Atau dengan lonceng seperti kaum Nasrani.
Namun kemudian Rasul meminta Bilal -melalui Abdullah bin Zaid- untuk menyerukan
azan. Sejak itu, setiap waktu salat tiba, Bilal selalu berdiri di atap rumah
seorang perempuan Banu Najjar di samping masjid untuk menyeru azan. Tempat itu
lebih tinggi ketimbang atap masjid.
Rasul
pun membangun Madinah sebagai sebuah 'Republik kota'. Untuk itu ia merumuskan
deklarasi yang mengikat seluruh warga. Isi deklarasi yang sangat menyeluruh itu
antara lain adalah jaminan bagi "kebebasan beragama". Mula-mula,
deklarasi ditandatangani bersama Yahudi Bani Auf. Kemudian juga dengan Bani Quraiza,
Bani Nadzir dan Qainuqa.
Hubungan
harmonis Muslim-Yahudi tersebut menarik perhatian kalangan Nasrani. Saat itu,
di kancah global, Nasrani mengusai peta politik melalui dominasi Kerajaan
Romawi. Rombongan kaum Nasrani dari Najjran -yang disebut menggunakan "60 kendaraan"-pun
berkunjung ke Madinah. Maka terjadilah dialog antar agama yang langsung
melibatkan Rasulullah.
Namun,
hubungan antar agama tak selalu mulus. Para pemuka Yahudi acap melancarkan
polemik terhadap Islam. Mereka menguasai dalil-dalil yang diturunkan oleh Musa.

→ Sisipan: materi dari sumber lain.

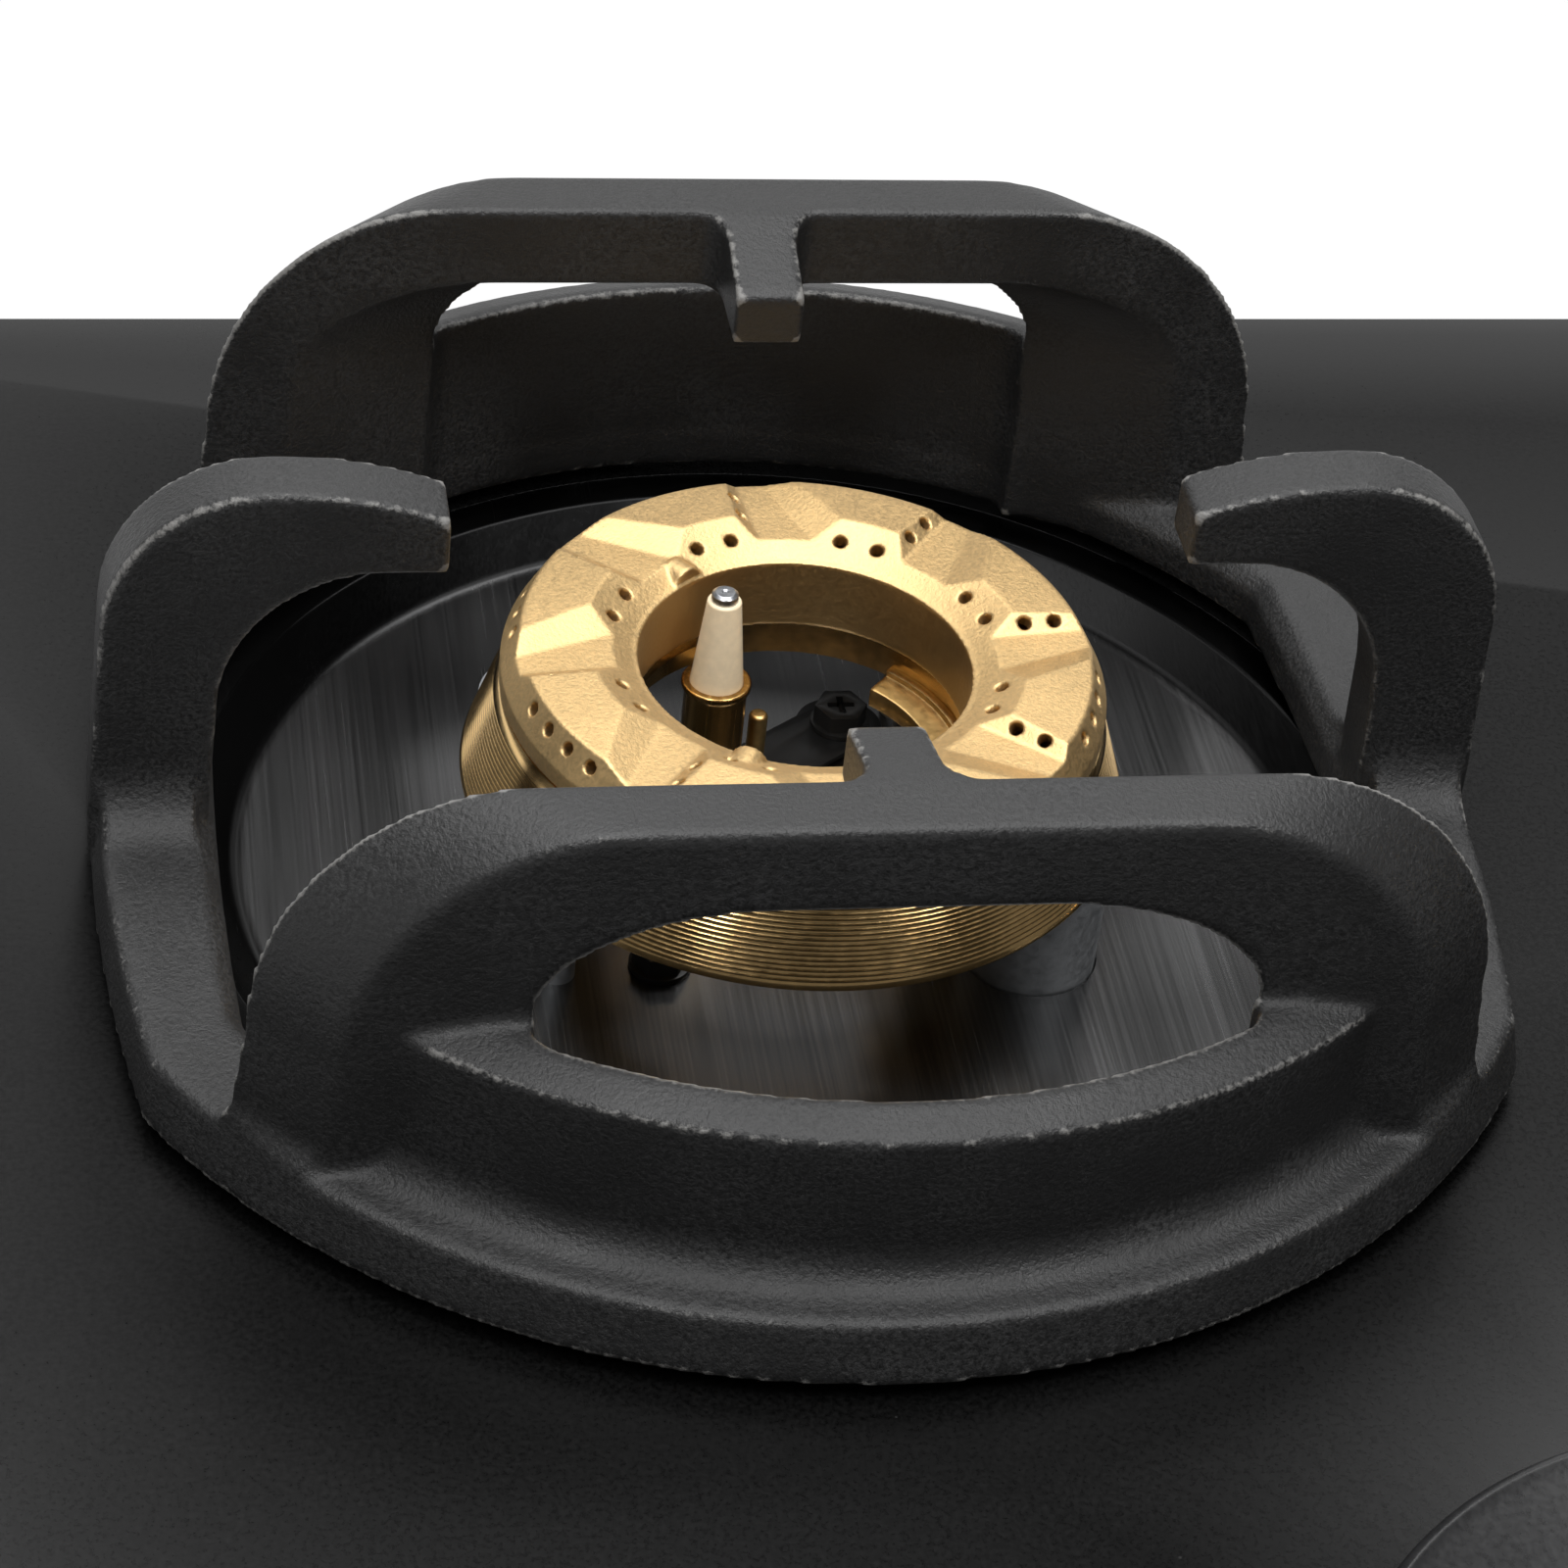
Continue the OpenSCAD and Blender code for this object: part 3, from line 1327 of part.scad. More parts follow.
module worktop_clamps() {
  color("#a9adb2") for (x = [-1, 1], y = [-1, 1])
    translate([x * case_w / 2, y * clamp_y, clamp_z]) difference() {
      union() {
        translate([x > 0 ? 0 : -clamp_t, -clamp_w / 2, 0]) cube([clamp_t, clamp_w, clamp_rise]);
        translate([x > 0 ? 0 : -clamp_reach, -clamp_w / 2, 0]) cube([clamp_reach, clamp_w, clamp_t]);
      }
      translate([x * clamp_reach / 2, 0, -lap]) cylinder(r = clamp_screw_r, h = clamp_t + 2 * lap);
    }
}

module clamp_screws() {
  color("#c4c7ca") for (x = [-1, 1], y = [-1, 1])
    translate([x * (case_w / 2 + clamp_reach / 2), y * clamp_y, clamp_z - clamp_pad_r]) {
      cylinder(r = clamp_screw_r, h = clamp_screw_l);
      hex(2 * clamp_screw_r, clamp_pad_r - lap);
      translate([0, 0, clamp_screw_l]) cylinder(r = clamp_pad_r, h = clamp_t);
    }
}

glass_top();
glass_seal();
bottom_case();
case_feet();
case_screws();
burner_rails();
pan_support(-1);  // left_pan_support
pan_support(1);  // right_pan_support
support_pads(-1);  // left_support_pads
support_pads(1);  // right_support_pads
burner_cap(-1);  // left_burner_cap
burner_cap(1);  // right_burner_cap
burner_body(-1);  // left_burner_body
burner_body(1);  // right_burner_body
burner_base(-1);  // left_burner_base
burner_base(1);  // right_burner_base
drip_tray(-1);  // left_drip_tray
drip_tray(1);  // right_drip_tray
electrode_ceramic(-1);  // left_electrode_ceramic
electrode_ceramic(1);  // right_electrode_ceramic
electrode_tip(-1);  // left_electrode_tip
electrode_tip(1);  // right_electrode_tip
electrode_sleeve(-1);  // left_electrode_sleeve
electrode_sleeve(1);  // right_electrode_sleeve
thermocouple(-1);  // left_thermocouple
thermocouple(1);  // right_thermocouple
electrode_bracket(-1);  // left_electrode_bracket
electrode_bracket(1);  // right_electrode_bracket
tray_screws();
injector(-1);  // left_injector
injector(1);  // right_injector
gas_pipe(-1);  // left_gas_pipe
gas_pipe(1);  // right_gas_pipe
tap_body(-1);  // left_tap_body
tap_body(1);  // right_tap_body
tap_bonnets();
tap_plug(-1);  // left_tap_plug
tap_plug(1);  // right_tap_plug
tap_stem(-1);  // left_tap_stem
tap_stem(1);  // right_tap_stem
knob(-1);  // left_knob
knob(1);  // right_knob
knob_dish(-1);  // left_knob_dish
knob_dish(1);  // right_knob_dish
tap_switches();
gas_rail();
rail_clips();
gas_inlet();
inlet_nut();
ignition_leads();
thermocouple_leads();
wiring_harness();
igniter_module();
battery_box();
battery();
battery_lid();
worktop_clamps();
clamp_screws();
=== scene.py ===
import math

import bpy
import numpy as np
from mathutils import Matrix, Vector


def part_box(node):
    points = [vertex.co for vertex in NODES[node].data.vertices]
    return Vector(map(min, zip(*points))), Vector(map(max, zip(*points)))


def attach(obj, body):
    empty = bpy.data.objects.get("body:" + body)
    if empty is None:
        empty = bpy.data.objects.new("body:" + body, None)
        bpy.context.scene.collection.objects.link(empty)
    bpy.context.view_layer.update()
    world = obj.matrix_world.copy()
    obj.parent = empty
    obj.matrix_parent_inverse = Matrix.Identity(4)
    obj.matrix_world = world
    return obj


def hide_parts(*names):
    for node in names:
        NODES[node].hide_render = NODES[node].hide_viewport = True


bl_info = {
    "name": "Gas Hob Looks",
    "version": (1, 0, 0),
    "blender": (4, 5, 0),
    "location": "View3D > Sidebar > Gas Hob",
    "description": "Finished pieces, finishes and a plain stage for a two-burner gas hob",
    "category": "Object",
}

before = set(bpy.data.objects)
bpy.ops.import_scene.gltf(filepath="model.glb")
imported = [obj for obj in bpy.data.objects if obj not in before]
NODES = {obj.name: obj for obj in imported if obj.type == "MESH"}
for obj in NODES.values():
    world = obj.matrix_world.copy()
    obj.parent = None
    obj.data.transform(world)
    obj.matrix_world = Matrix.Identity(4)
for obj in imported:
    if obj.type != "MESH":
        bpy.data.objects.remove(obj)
SIDES = ("left", "right")
MM = 0.001

# Points closer than this are one, and faces that differ by less than this angle are flat
MERGE_GAP = 1e-6
FLAT_ANGLE = math.radians(0.5)

# Degrees up to which all edges of a cast piece are shaded smooth
SMOOTH_ALL = 180

# Least squared length of an edge, and the share of a side that one fillet may take
LEAST_SIDE = 1e-9
MOST_OF_SIDE = 0.48

HOLE_SIDES = 48

# Circle and degrees at which the two gas risers of a burner stand round its centre
RISER_CIRCLE = 44 * MM
RISER_TURNS = (-33, 150)

# The record's material slot of each node that keeps its own shape
NODE_FINISHES = {
    "glass_seal": "foam",
    "case_screws": "zinc_screws",
    "burner_rails": "zinc_sheet",
    "support_pads": "feet_rubber",
    "burner_base": "cast_aluminium",
    "injector": "tap_brass",
    "gas_pipe": "pipe_aluminium",
    "tap_body": "tap_brass",
    "tap_bonnets": "tap_steel",
    "tap_plug": "tap_brass",
    "tap_stem": "tap_steel",
    "tap_switches": "switch_plastic",
    "gas_rail": "rail_steel",
    "rail_clips": "zinc_sheet",
    "ignition_leads": "lead_red",
    "thermocouple_leads": "lead_copper",
    "wiring_harness": "lead_black",
    "igniter_module": "module_white",
    "battery_box": "switch_plastic",
    "battery": "battery_sleeve",
}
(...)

Mereka juga lebih berpendidikan ketimbang orang-orang Qurais di Mekah. Muhammad
kini menghadapi tantangan baru yang lebih sulit: perang wacana atau
argumentasi. Sebuah tantangan serupa yang harus dihadapi umat Islam di abad 21
ini.
Saat
itu Muslim dan Yahudi sama-sama menghadap Baitul Maqdis-Yerusalem, dalam
beribadah. Allah kemudian menurunkan wahyu agar Umat Islam beralih untuk
menghadapkan wajah ke Ka'bah di Mekah.
Wahyu tersebut turun saat Muhammad
tengah salat dhuhur berjamaah di rumah seorang janda tua. Muhammad dan beberapa
sahabat datang untuk menghibur perempuan yang baru ditingal mati keluarganya
itu. Konon, Muhammad hendak pulang sebelum dhuhur. Namun perempuan itu
menahannya, meminta Muhammad untuk menunggu makan siang yang tengah
disiapkannya.
Seperti
biasanya, Muhammad shalat menghadap ke Yerusalem, dari Madinah ke arah utara.
Begitu wahyu tersebut turun di tengah salat, Muhammad membalikkan badan
menghadap ke selatan, ke arah Ka'bah di Mekah. Rumah perempuan itu sekarang menjadi
Masjid Kiblatain -atau masjid dengan dua kiblat di Madinah.